• **Exercise prompt**: Find every line in the records that holds the string "with". Copy each one.

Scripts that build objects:
______________________________
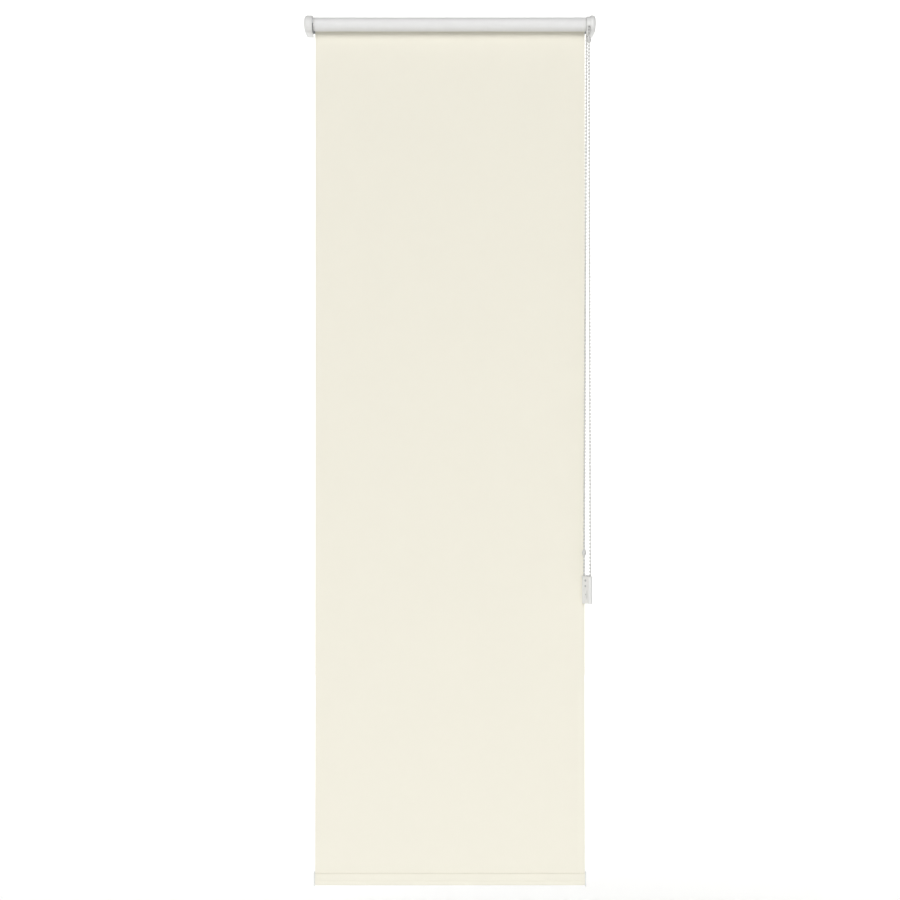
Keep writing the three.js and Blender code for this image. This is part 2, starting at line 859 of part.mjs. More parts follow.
function chainParts() {
  return [
    node('chain_over_sprocket', wire(new ChainTop(), beadRadius, 36), chainPlastic),
    node('chain_front_run', chainRun(-1), chainPlastic),
    node('chain_rear_run', chainRun(1), chainPlastic),
    chainStopNode('chain_stop_front', -1),
    chainStopNode('chain_stop_rear', 1),
  ];
}

function tensionerParts() {
  const screws = screwHeights.map((z, i) => {
    const screw = node(`tensioner_screw_${i + 1}`, tensionerScrew(), steel);
    screw.position.z = z;
    return screw;
  });
  const group = groupAt(pulleyCentre(), [
    node('tensioner_body', tensionerBody(), whitePlastic),
    node('tensioner_cover', tensionerCover(), whitePlastic),
    node('tensioner_pulley', tensionerPulley(), greyPlastic),
    node('tensioner_axle', tensionerAxle(), steel),
    node('chain_under_pulley', wire(new ChainBottom(), beadRadius, 12), chainPlastic),
    ...screws,
  ]);
  group.rotation.z = tensionerTurn;
  return group;
}

function clothParts() {
  return [
    node('fabric_panel', fabricPanel(), fabric),
    node('hem_pocket', hemPocket(), fabric),
    node('hem_bar', hemBar(), aluminium),
    node('hem_cap_left', hemCap(-1), greyPlastic),
    node('hem_cap_right', hemCap(1), greyPlastic),
  ];
}

const blind = new THREE.Group();
blind.add(...brackets(), rollerParts(), ...chainParts(), tensionerParts(), ...clothParts());

export default blind;
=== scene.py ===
"""Roller blind with a side chain: the looks of its pieces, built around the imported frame.

Lengths are in metres. X runs along the roller, -Y points into the room, +Z is up.
The origin is on the wall, midway between the brackets, at the height of the roller's axis.
"""

import json
import math

import bmesh
import bpy
from mathutils import Matrix, Vector


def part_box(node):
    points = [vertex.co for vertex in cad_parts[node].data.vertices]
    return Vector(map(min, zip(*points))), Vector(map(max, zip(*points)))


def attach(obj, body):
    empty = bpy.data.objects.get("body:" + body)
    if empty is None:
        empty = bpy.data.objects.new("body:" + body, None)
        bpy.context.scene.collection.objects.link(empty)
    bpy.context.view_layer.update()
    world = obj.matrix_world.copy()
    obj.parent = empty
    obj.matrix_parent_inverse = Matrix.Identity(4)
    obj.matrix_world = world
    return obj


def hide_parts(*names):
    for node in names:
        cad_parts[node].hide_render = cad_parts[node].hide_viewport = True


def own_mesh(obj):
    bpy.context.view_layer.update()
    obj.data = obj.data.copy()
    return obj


bl_info = {
    "name": "Roller blind",
    "version": (1, 0, 0),
    "blender": (4, 5, 0),
    "location": "3D View > Sidebar > Roller blind",
    "description": "Builds a chain-operated roller blind around its packed frame",
    "category": "Add Mesh",
}

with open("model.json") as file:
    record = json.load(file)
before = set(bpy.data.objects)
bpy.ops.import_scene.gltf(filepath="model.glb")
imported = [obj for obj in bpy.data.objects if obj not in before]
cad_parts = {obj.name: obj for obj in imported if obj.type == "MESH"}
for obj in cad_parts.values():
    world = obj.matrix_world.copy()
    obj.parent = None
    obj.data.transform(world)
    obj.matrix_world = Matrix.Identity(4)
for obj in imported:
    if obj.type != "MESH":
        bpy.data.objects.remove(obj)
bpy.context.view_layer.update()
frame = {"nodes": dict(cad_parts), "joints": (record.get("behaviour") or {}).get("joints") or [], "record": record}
JOINTS = {joint["name"]: joint for joint in frame["joints"]}
MM = 0.001

# Surface grain
RADIANS_PER_WAVE_SCALE = 20
THREAD_RELIEF = 0.12 * MM
TWIST_PITCH = 0.6 * MM
SLUB_LENGTH = 20 * MM
FLOW_LENGTH = 12 * MM
STIPPLE_GRAIN = 4 * MM

# Angle in degrees above which an edge between two faces stays sharp
SHARP_ANGLE = 40

# The hem's seam: how far the cloth is tucked into it, and its half thickness in layers of cloth
SEAM_TUCK = 0.8 * MM
SEAM_LAYERS = 1.05

# Stage and lights
KEY_LIGHT = 1.65
KEY_SPREAD = math.radians(32)
BACKDROP_LIGHT = 50
FRONT_WALL_LIGHT = 12
AMBIENT_LIGHT = 0.15
FLOOR_LIGHT = 175
FLOOR_Z = -2.2
FLOOR_RADIUS = 6.0
FLOOR_BEND = 2.0
WALL_TOP = 3.2
WALL_RADIUS = FLOOR_RADIUS + FLOOR_BEND

AXIS = Vector(JOINTS["roller_spin"]["pos_m"])
PULLEY = Vector(JOINTS["pulley_spin"]["pos_m"])
PULLEY_AXLE = Vector(JOINTS["pulley_spin"]["axis"]).normalized()
TUBE_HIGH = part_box("roller_tube")[1]
ROLL_LOW, ROLL_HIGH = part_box("fabric_roll")
PANEL_LOW, PANEL_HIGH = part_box("fabric_panel")
POCKET_LOW, POCKET_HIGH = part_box("hem_pocket")
CLOTH_Y = (PANEL_LOW.y + PANEL_HIGH.y) / 2
ROLL_RADIUS = ROLL_HIGH.z
TUBE_RADIUS = TUBE_HIGH.z

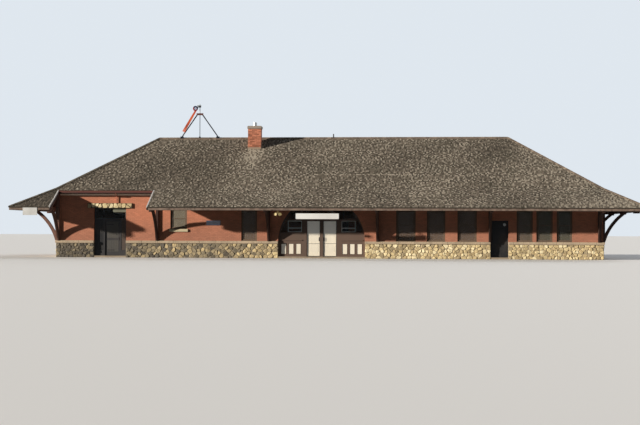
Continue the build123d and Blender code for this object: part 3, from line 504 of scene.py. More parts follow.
@cache
def stone_pattern() -> Pattern:
    """Model a rock-faced stone of unit radius that stands out along y.

    Returns:
        The stone, with its back at y 0, its shoulder at y -0.6 and a crown and peak on it.
    """
    obj = drum(Vector(), FORWARD, 1, 0.6, 10)
    with editing(obj) as work:
        select_facing(work, FORWARD)
        bpy.ops.mesh.inset(thickness=0.17, depth=0.4)
        bpy.ops.mesh.poke(offset=0.05)
    return Pattern.take(obj)


@cache
def bolt_pattern() -> Pattern:
    """Model a bolt head on its washer, of unit radius and height, that stands out along y.

    Returns:
        The bolt head.
    """
    obj = drum(Vector(), FORWARD, 1, 0.25, 12)
    with editing(obj) as work:
        select_facing(work, FORWARD)
        bpy.ops.mesh.inset(thickness=0.38)
        bpy.ops.mesh.inset(thickness=0.03, depth=0.75)
    return Pattern.take(obj)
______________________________
• **Solution below**:
"""Roller blind with a side chain: the looks of its pieces, built around the imported frame.
with open("model.json") as file:
        The stone, with its back at y 0, its shoulder at y -0.6 and a crown and peak on it.
    with editing(obj) as work:
    with editing(obj) as work:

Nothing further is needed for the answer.